| Work required |
Find the lines that contain the word "this" and copy each one.
Start of Entries
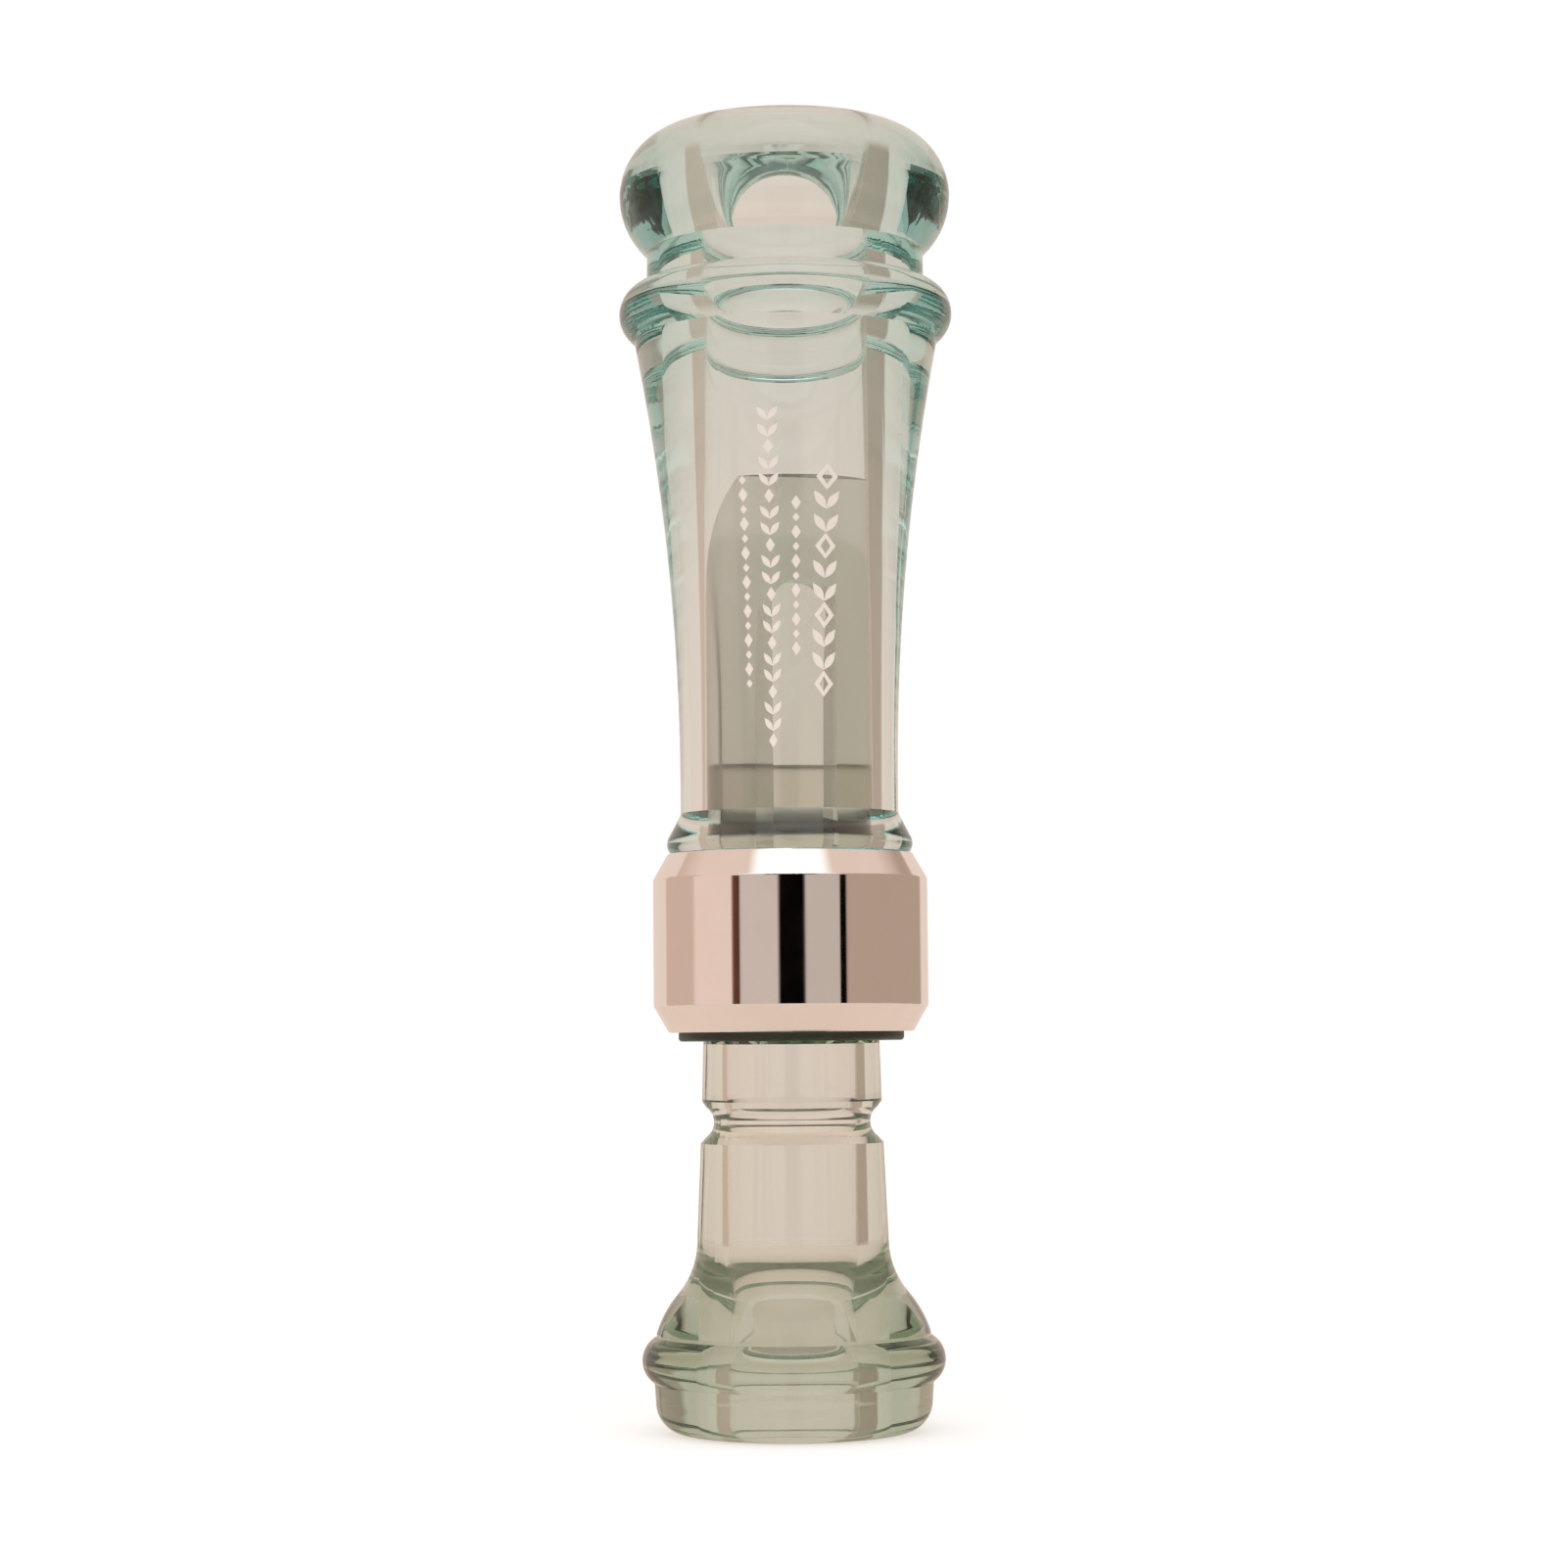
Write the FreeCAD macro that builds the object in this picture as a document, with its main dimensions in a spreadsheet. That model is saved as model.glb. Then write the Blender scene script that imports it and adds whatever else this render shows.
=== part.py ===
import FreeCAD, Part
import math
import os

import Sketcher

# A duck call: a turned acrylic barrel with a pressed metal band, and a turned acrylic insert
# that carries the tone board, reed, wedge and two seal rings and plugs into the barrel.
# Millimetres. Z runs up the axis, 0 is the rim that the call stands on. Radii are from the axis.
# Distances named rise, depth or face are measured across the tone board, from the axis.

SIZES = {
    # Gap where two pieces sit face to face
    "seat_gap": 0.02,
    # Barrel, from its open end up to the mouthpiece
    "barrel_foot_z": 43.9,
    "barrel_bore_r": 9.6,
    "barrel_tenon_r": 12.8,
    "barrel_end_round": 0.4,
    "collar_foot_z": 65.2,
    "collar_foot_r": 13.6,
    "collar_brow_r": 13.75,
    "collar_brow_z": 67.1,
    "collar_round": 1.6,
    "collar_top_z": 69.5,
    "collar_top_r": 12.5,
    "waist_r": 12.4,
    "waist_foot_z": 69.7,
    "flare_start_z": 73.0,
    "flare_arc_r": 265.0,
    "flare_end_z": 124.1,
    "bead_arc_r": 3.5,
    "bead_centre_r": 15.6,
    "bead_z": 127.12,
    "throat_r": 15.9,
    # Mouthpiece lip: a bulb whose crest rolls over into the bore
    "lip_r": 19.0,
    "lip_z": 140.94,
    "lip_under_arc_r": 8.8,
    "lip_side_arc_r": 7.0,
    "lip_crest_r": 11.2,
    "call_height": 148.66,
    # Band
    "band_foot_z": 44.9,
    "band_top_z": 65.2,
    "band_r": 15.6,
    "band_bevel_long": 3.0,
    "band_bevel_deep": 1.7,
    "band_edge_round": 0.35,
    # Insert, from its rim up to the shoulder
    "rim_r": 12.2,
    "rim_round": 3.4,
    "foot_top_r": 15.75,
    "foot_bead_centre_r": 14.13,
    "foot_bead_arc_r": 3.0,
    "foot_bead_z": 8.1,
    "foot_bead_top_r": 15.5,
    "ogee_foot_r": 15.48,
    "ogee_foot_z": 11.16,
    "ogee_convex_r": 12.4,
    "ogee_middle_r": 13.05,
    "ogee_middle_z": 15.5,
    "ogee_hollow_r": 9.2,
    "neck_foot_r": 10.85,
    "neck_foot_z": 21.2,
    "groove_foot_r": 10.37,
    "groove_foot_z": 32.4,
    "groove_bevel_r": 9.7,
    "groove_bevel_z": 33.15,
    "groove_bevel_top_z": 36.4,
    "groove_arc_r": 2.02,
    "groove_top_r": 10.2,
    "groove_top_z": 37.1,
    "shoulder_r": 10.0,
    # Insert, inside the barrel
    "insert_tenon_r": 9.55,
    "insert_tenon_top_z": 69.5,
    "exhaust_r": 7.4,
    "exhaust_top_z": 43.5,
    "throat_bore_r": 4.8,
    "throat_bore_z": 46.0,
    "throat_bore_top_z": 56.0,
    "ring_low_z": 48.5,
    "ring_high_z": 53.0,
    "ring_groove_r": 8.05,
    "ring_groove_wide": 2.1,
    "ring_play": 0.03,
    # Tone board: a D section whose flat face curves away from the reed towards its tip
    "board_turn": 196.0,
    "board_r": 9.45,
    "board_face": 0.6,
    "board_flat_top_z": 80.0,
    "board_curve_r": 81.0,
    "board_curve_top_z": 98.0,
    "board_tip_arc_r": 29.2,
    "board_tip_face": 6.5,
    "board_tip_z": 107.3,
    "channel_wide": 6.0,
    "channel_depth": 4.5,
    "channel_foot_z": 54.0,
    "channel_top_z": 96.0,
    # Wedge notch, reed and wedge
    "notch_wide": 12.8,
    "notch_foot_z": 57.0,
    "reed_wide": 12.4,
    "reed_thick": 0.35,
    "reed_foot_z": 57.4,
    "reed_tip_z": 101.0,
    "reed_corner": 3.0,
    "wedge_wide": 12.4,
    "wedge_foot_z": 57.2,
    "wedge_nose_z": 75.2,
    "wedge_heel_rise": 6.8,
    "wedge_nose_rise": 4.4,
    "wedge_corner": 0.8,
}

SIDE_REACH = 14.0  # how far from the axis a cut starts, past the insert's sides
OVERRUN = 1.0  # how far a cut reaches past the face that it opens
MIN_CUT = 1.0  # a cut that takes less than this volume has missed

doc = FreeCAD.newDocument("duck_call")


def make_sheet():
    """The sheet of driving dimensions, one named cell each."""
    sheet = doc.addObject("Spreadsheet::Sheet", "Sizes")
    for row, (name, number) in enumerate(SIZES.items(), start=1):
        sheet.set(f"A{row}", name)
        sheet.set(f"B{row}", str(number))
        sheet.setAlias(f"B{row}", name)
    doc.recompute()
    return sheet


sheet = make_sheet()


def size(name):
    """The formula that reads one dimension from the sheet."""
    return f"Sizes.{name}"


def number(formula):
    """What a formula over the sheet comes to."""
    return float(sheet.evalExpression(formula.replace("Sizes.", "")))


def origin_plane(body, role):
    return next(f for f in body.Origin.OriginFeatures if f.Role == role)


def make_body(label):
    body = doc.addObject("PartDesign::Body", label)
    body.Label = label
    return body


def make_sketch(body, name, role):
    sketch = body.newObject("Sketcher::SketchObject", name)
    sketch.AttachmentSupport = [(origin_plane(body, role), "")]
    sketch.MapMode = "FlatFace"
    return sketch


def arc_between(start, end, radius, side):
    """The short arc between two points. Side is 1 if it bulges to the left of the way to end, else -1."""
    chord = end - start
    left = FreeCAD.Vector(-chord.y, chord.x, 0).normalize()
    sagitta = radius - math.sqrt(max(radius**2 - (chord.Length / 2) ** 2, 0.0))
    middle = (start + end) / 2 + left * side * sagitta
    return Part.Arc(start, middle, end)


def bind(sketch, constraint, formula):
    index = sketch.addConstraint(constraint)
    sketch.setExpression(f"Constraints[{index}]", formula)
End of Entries
Start of Entries
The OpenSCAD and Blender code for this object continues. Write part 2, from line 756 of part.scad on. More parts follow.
End of Entries
| Answer to the task |
Write the FreeCAD macro that builds the object in this picture as a document, with its main dimensions in a spreadsheet. That model is saved as model.glb. Then write the Blender scene script that imports it and adds whatever else this render shows.
MIN_CUT = 1.0  # a cut that takes less than this volume has missed
The OpenSCAD and Blender code for this object continues. Write part 2, from line 756 of part.scad on. More parts follow.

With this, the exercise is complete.